International Space Station set to turn 15
MELBOURNE, Fla. — Everyone wanted to know: Who would be the first person to enter the new International Space Station?
Bob Cabana, commander of the shuttle mission responsible for linking the station's first pieces together, wouldn't tell the press or even his own crew.
The answer came on Dec. 10, 1998 — 15 years ago Tuesday — when hatches to the U.S. Unity node and Russian-built Zarya module swung open for the first time in space.
Side by side, Cabana and cosmonaut crewmate Sergei Krikalev floated through.

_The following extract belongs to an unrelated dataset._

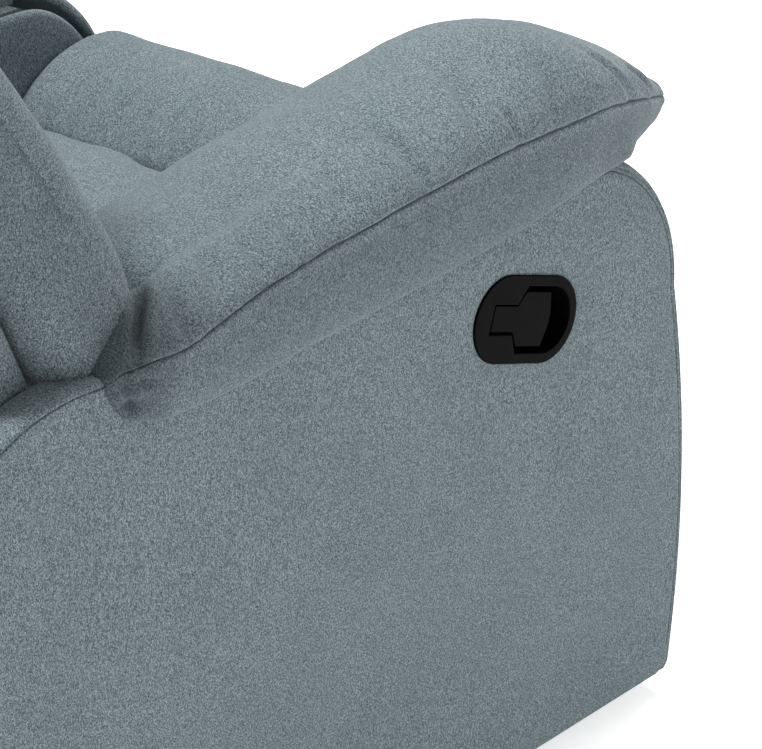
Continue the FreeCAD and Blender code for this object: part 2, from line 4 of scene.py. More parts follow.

"It was an International Space Station, and I felt it very important that we enter as an international crew," Cabana, a four-time shuttle flyer who has led Kennedy Space Center since 2008, told Florida Today in a recent interview.
NASA and its 15 international partners are celebrating the station's birth 15 years ago this month, and its growth into a research complex weighing more than a million pounds and stretching longer than an American football field.
Crews have lived there continuously for more than 13 years, with six-person expeditions now the norm.
Orbiting 260 miles above Earth, the station is now the centerpiece of the U.S. human spaceflight program, though it is just starting to tap its potential as a national laboratory and faces questions about its long-term future.
It all started on Nov. 20, 1998, when Cabana's five crewmates gathered at his Houston home for dinner and NASA TV coverage of the launch of the Functional Cargo Block, known as Zarya ("star"), atop a Proton rocket from the Baikonur Cosmodrome.
"It was bated breath, for sure," Cabana remembered. "We knew that once Zarya got safely on orbit, we had a mission two weeks later. So we were all elated when everything went well."
Endeavour blasted off Dec. 4 with the Node 1, or Unity, in its payload bay.
The shuttle crew attached Unity to the orbiter's docking port with a robotic arm, then got ready to grab Zarya.
Cabana remembers seeing the 41-foot long, 50,000-pound Russian module get bigger and bigger as Endeavour approached.
Once everything was lined up properly, the modules were connected slowly but smoothly on Dec. 6, and the International Space Station was born.
"Those two modules came together, and have been joined ever since, Russians and Americans in space," Cabana said.
Two spacewalks to connect cables and install antennas set the stage for the shuttle crew of five Americans and Krikalev to enter for the first time.
"It was everything that we hoped for, to be inside the space station, to get to work inside there, to prepare it for the first crew," Cabana said. "That was a special day."
Assembly continued through the final shuttle missions in 2011, adding girders, solar arrays and modules from the U.S., Russia, Europe and Japan, and robotic systems from Canada, at an estimated cost of $100 billion.
The job required scores of spacewalks and hit few major snags for such a complex project.
Cabana now sees the station as a critical proving ground for technologies and research about living in microgravity that will be needed for longer missions to a destination such as Mars. He believes the international collaboration will serve as a model for exploration missions farther out into space.
The station is scheduled to operate through 2020, but NASA hopes it can be extended as long as 2028, which studies have shown is technically feasible.
But there are already doubts about whether a tightening budget will force NASA to choose between continued space station operations into the next decade or development of systems for human exploration beyond Earth.
"I don't think that we need to choose," Cabana said. "I think they work together."
As long as it is flying, Cabana can see the station in the sky and remembers — like it was yesterday — putting the first pieces together and what it was like being among the first to set foot inside the space station.
"It's really neat to know that I had a role to play in that," he said. "It's very special to see that bright star in the sky in the early evening or late morning as it goes overhead."